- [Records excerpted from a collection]
— Start —

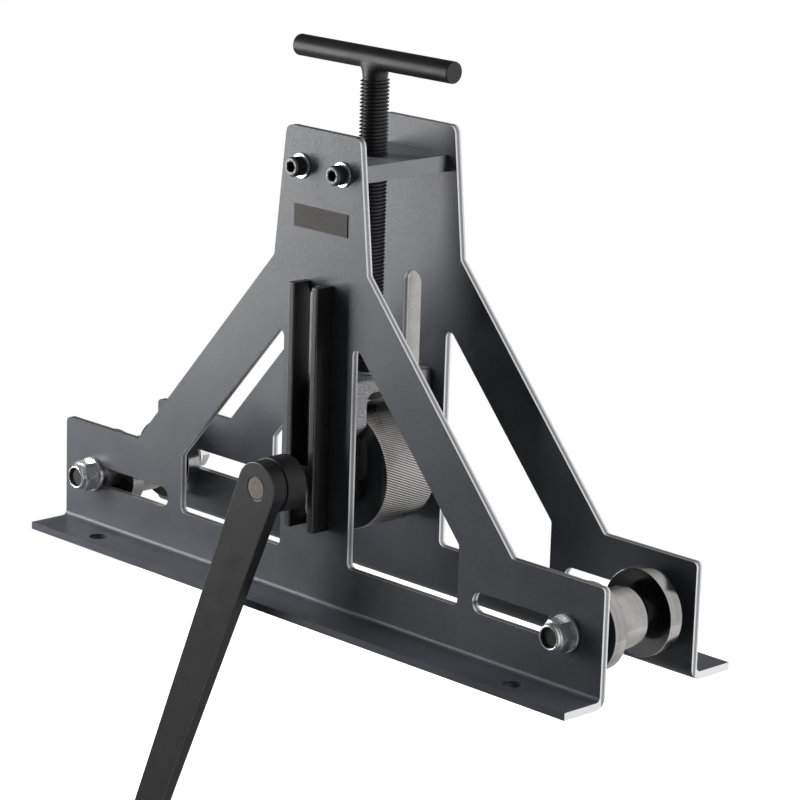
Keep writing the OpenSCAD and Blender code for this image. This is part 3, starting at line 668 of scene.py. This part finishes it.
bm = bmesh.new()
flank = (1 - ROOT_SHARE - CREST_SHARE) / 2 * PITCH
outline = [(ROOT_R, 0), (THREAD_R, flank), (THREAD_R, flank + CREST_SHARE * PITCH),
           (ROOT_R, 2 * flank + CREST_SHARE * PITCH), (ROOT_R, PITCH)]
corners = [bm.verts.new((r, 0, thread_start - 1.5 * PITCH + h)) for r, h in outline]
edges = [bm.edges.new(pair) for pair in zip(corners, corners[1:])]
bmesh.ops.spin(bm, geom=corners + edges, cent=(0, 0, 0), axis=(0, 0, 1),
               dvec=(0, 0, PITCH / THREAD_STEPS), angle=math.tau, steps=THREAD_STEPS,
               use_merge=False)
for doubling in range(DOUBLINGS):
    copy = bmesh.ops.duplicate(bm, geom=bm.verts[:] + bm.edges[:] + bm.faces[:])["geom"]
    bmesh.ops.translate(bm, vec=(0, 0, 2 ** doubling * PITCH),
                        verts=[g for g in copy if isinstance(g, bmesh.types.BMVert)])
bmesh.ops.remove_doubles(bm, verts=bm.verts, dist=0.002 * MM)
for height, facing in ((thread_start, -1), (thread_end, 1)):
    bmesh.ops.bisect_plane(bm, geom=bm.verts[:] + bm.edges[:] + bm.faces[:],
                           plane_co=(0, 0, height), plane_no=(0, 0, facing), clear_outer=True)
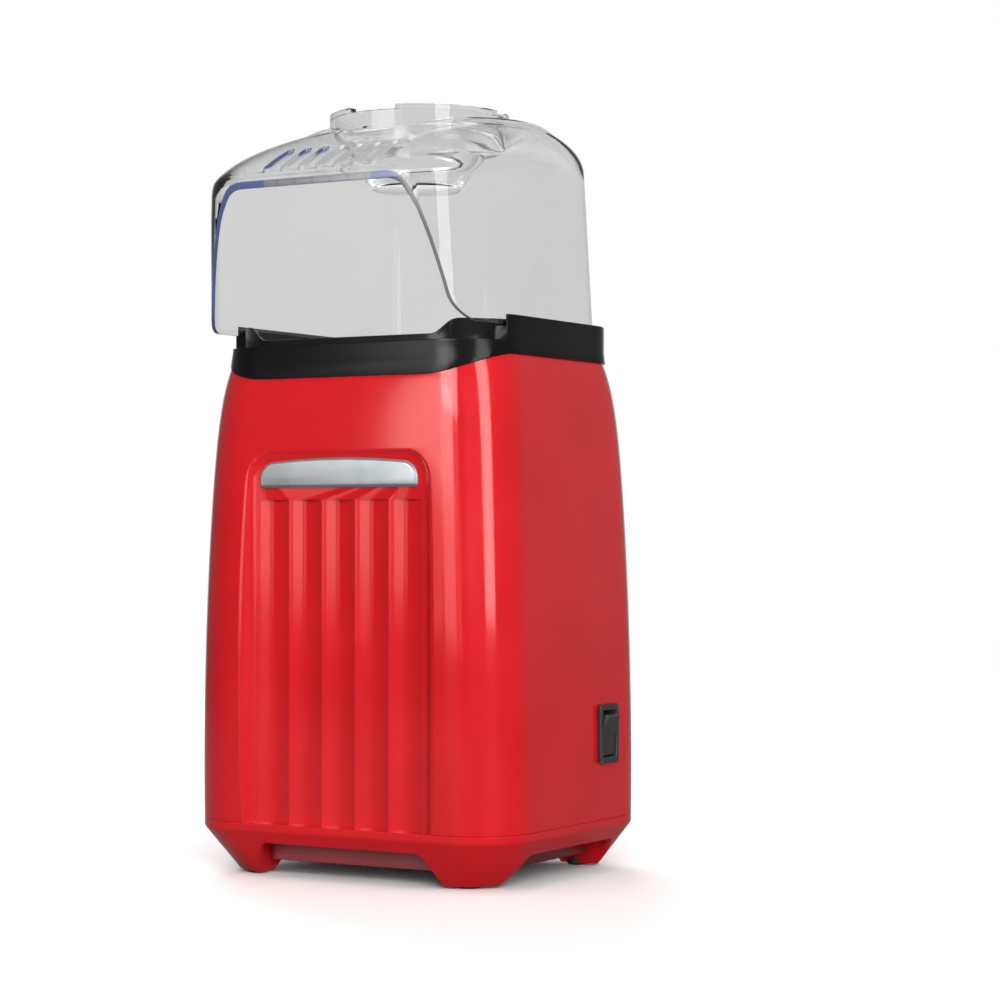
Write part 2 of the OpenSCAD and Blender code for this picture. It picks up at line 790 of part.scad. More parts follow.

— End —

- [Task to complete]
Return each line of the data exactly as written above.

- [Solution below]
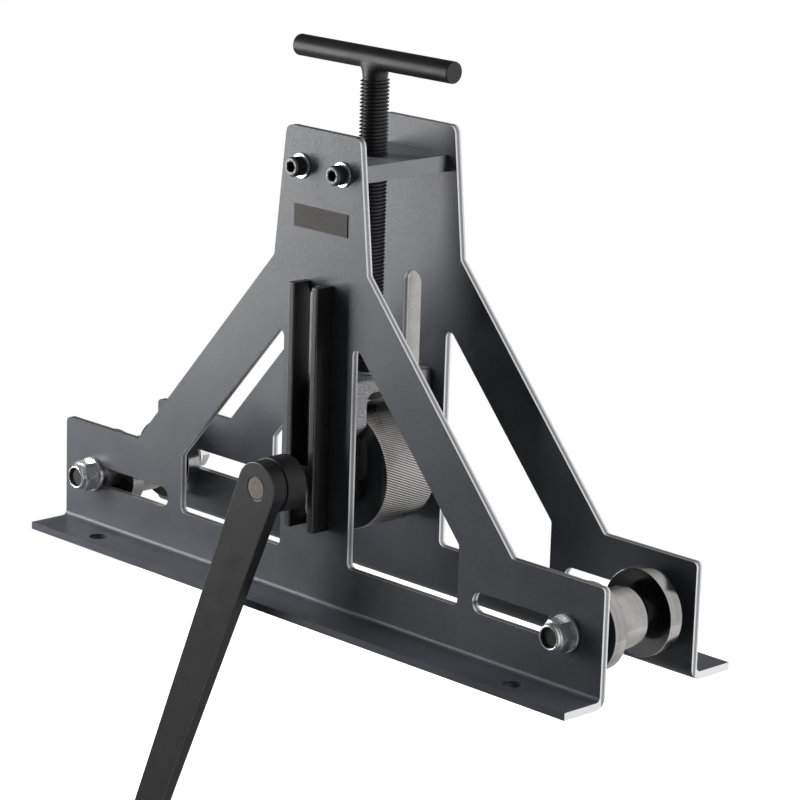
Keep writing the OpenSCAD and Blender code for this image. This is part 3, starting at line 668 of scene.py. This part finishes it.
bm = bmesh.new()
flank = (1 - ROOT_SHARE - CREST_SHARE) / 2 * PITCH
outline = [(ROOT_R, 0), (THREAD_R, flank), (THREAD_R, flank + CREST_SHARE * PITCH),
           (ROOT_R, 2 * flank + CREST_SHARE * PITCH), (ROOT_R, PITCH)]
corners = [bm.verts.new((r, 0, thread_start - 1.5 * PITCH + h)) for r, h in outline]
edges = [bm.edges.new(pair) for pair in zip(corners, corners[1:])]
bmesh.ops.spin(bm, geom=corners + edges, cent=(0, 0, 0), axis=(0, 0, 1),
               dvec=(0, 0, PITCH / THREAD_STEPS), angle=math.tau, steps=THREAD_STEPS,
               use_merge=False)
for doubling in range(DOUBLINGS):
    copy = bmesh.ops.duplicate(bm, geom=bm.verts[:] + bm.edges[:] + bm.faces[:])["geom"]
    bmesh.ops.translate(bm, vec=(0, 0, 2 ** doubling * PITCH),
                        verts=[g for g in copy if isinstance(g, bmesh.types.BMVert)])
bmesh.ops.remove_doubles(bm, verts=bm.verts, dist=0.002 * MM)
for height, facing in ((thread_start, -1), (thread_end, 1)):
    bmesh.ops.bisect_plane(bm, geom=bm.verts[:] + bm.edges[:] + bm.faces[:],
                           plane_co=(0, 0, height), plane_no=(0, 0, facing), clear_outer=True)
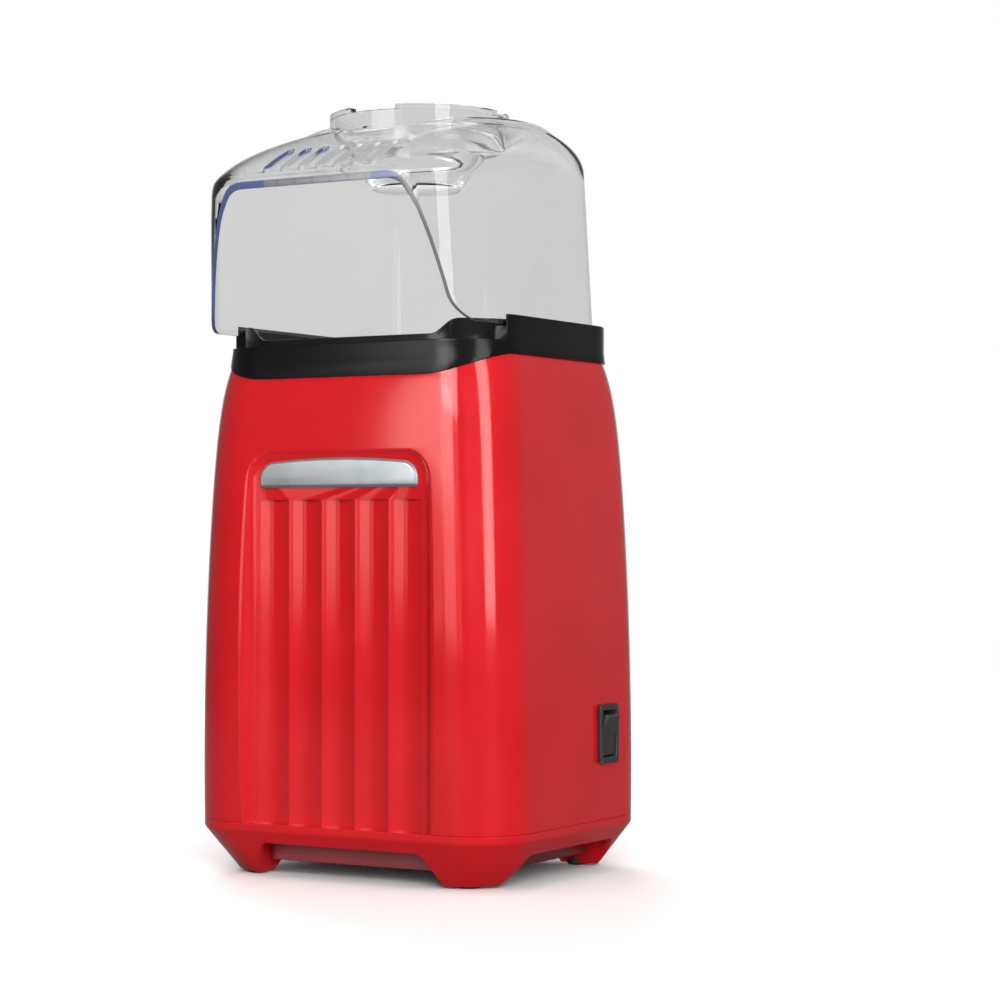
Write part 2 of the OpenSCAD and Blender code for this picture. It picks up at line 790 of part.scad. More parts follow.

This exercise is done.